The next most important factor was “possible innocence,” which was cited in about one-third of cases in which governors granted clemency. The report points out that “this could be viewed as a sign that executives are using the clemency ‘fail safe’ to spare the innocent in the eleventh hour,” but adds that this implies that many innocent defendants wrongly spent years or even decades in prison.
Those clemency grants exemplify what Kathleen Dean Moore has called a “retributive theory” of clemency. Governors and clemency boards are most often moved to use clemency to correct miscarriages of justice.
They accept Moore’s view that “the only good and sufficient reason for pardoning a felon is that justice is better served by pardoning than by punishing in that particular case.”

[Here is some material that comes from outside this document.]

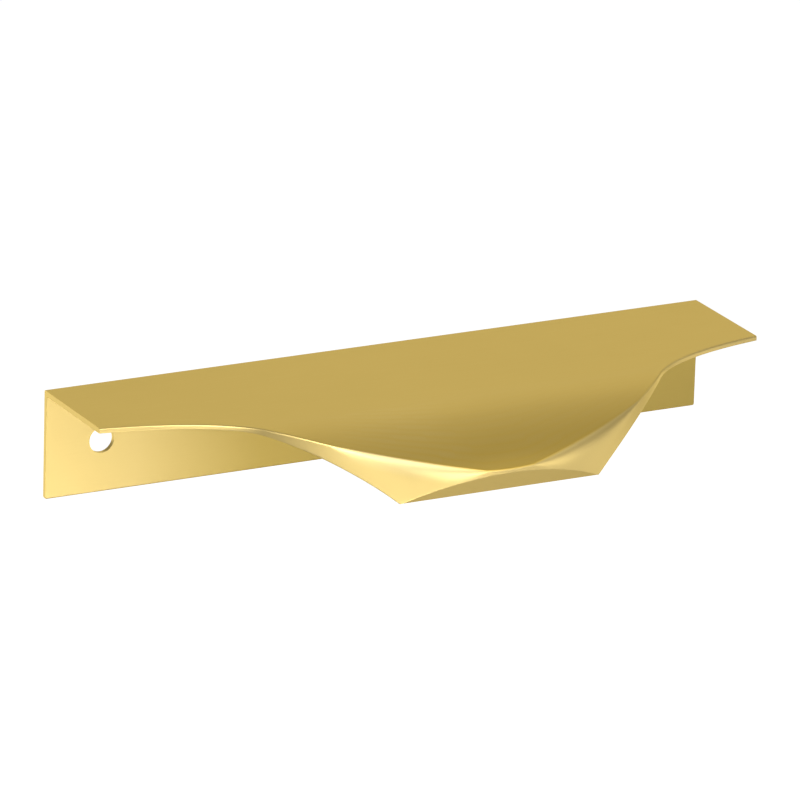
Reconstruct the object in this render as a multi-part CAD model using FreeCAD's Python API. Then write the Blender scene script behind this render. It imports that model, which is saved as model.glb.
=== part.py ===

Such justice-based uses of clemency are also reflected in the fact that “concerns about ineffective representation by defense attorneys and official misconduct each appeared in about one-fifth of clemency grants. The misconduct category also included cases with irregularities in the legal process that created unfairness, such as prosecution witnesses recanting their testimony.”
According to the report, mercy-based factors, “such as intellectual disability, mental illness, youth, and traumatic upbringing” appeared in 28 percent of the clemency grants issued in capital cases over the last half-century.
In the end, the report documents an evolution of the clemency process in capital cases into an error-correction mechanism and away from its function as what the Supreme Court once called “an act of grace.”
Error-correction is indeed valuable in a death penalty system so rife with error. But it should not exhaust the reasons for sparing someone’s life, which go beyond making sure that people get what they deserve. We would all be well served if clemency were more frequently used to ensure that justice is tempered with mercy even for people like Taberon Honie.
Austin Sarat is the William Nelson Cromwell Professor of Jurisprudence and Political Science at Amherst College. His views do not necessarily reflect those of Amherst College.